Lastly, you’ll need to pick your bubbly. For many, the gut instinct will be to rush to the Champagne isle. Far be it for me to advise otherwise, especially for a special occasion – though the arrival of Spring is probably as good a reason to celebrate as any! For me, though, the quintessential sparkling wine for brunch is and always will be Crémant. Crémant is the name given to sparkling wines made in France outside of the Champagne region, and those of a high quality level will be typically be produced using the same methodology as that more famous wine – though perhaps with different grapes. Lovely Crémant can be found from the Loire valley, made from Chenin Blanc, Chardonnay, and Cabernet Franc, and from Burgundy, where it’s most commonly grown from Pinot Noir and Chardonnay. The bubbles are usually slightly larger and lazier than those in Champagne, and the flavours in the wine more slightly more straightforward and immediately appealing.

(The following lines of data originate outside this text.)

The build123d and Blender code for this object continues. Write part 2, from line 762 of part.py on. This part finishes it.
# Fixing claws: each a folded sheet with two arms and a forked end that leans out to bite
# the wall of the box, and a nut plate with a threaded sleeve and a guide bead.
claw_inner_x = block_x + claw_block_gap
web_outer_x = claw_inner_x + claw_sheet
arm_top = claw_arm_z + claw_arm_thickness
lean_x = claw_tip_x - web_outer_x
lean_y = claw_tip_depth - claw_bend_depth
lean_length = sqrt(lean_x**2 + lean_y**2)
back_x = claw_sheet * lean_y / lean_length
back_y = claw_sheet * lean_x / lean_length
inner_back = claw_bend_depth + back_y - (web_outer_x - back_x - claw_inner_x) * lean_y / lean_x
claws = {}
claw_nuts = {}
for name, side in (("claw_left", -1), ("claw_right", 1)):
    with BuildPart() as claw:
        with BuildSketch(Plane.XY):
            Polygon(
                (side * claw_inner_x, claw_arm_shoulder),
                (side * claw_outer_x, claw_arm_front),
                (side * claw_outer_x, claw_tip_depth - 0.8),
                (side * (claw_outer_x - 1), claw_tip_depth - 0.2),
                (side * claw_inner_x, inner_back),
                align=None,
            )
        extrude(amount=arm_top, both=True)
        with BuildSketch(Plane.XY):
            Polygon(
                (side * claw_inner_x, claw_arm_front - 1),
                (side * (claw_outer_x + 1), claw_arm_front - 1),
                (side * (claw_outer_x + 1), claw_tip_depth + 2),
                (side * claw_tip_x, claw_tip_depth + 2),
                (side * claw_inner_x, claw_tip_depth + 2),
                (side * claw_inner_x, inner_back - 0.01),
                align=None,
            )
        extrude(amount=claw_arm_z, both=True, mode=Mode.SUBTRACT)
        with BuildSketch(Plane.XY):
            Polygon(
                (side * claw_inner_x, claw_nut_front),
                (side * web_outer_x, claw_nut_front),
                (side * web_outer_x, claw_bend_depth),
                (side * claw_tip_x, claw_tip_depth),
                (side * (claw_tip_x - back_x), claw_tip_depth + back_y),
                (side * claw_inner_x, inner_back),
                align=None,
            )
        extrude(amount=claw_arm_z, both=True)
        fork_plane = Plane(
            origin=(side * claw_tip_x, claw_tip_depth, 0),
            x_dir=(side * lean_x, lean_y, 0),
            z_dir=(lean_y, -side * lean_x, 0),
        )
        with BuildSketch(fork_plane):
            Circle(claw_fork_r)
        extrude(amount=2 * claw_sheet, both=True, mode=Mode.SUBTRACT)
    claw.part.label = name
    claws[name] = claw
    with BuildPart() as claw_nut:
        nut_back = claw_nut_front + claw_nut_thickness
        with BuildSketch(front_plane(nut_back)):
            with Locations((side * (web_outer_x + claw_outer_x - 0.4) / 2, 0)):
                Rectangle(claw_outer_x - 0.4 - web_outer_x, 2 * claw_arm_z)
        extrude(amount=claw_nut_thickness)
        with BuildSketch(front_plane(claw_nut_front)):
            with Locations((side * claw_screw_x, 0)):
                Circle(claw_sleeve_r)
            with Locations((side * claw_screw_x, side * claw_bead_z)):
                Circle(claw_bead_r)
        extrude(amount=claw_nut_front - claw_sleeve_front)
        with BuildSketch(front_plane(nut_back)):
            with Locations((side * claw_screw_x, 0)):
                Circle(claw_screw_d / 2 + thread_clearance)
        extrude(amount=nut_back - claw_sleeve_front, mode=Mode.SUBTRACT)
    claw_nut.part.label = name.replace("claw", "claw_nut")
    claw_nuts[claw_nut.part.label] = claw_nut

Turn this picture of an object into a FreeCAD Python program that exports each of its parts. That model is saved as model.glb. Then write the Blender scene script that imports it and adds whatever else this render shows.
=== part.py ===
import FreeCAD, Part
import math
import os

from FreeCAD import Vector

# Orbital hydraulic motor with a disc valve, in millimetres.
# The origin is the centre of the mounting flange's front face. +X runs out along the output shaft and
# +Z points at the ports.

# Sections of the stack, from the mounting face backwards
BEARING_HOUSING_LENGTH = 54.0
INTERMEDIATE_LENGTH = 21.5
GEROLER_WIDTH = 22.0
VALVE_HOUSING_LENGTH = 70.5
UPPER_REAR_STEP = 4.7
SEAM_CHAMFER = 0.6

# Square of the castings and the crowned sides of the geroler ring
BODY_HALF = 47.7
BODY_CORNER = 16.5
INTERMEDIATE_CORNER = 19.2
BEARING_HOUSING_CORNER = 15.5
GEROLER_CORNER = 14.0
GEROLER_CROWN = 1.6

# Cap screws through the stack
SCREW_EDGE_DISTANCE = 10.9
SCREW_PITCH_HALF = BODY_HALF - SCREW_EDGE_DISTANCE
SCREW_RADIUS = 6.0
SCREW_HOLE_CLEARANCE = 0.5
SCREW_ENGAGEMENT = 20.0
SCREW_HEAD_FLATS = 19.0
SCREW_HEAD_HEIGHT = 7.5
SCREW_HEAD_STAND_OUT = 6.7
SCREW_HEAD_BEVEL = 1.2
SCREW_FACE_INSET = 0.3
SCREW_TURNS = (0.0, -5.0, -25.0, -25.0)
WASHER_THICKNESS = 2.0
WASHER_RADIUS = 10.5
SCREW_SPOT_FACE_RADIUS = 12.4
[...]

Crémant also has another advantage at brunch: as it can be had at lower cost, you won’t feel as guilty turning it into cocktails. The easiest, and most recognizable sparkling wine cocktail is the Mimosa. Invented in the 1920’s at the Hotel Ritz Paris, and borrowing the common European name for the Acacia Dealbata flower, the whole world is familiar with this classic blend of sparkling wine and citrus (usually orange) juice. For those looking for something a little more adventurous, one of my favourites is the Moonwalk. Invented at the Savoy in London in 1969 to commemorate Apollo 11’s historic moon landing, the drink is easily made from equal parts fresh grapefruit juice and Grand Marnier, a few drops of rosewater (light bitters will do if this proves hard to source), and a healthy top-up of Champagne or Crémant.
We hope this will be enough to get you started. Whether in or out doors, we can’t wait to brunch our way through the best of what the season has to offer.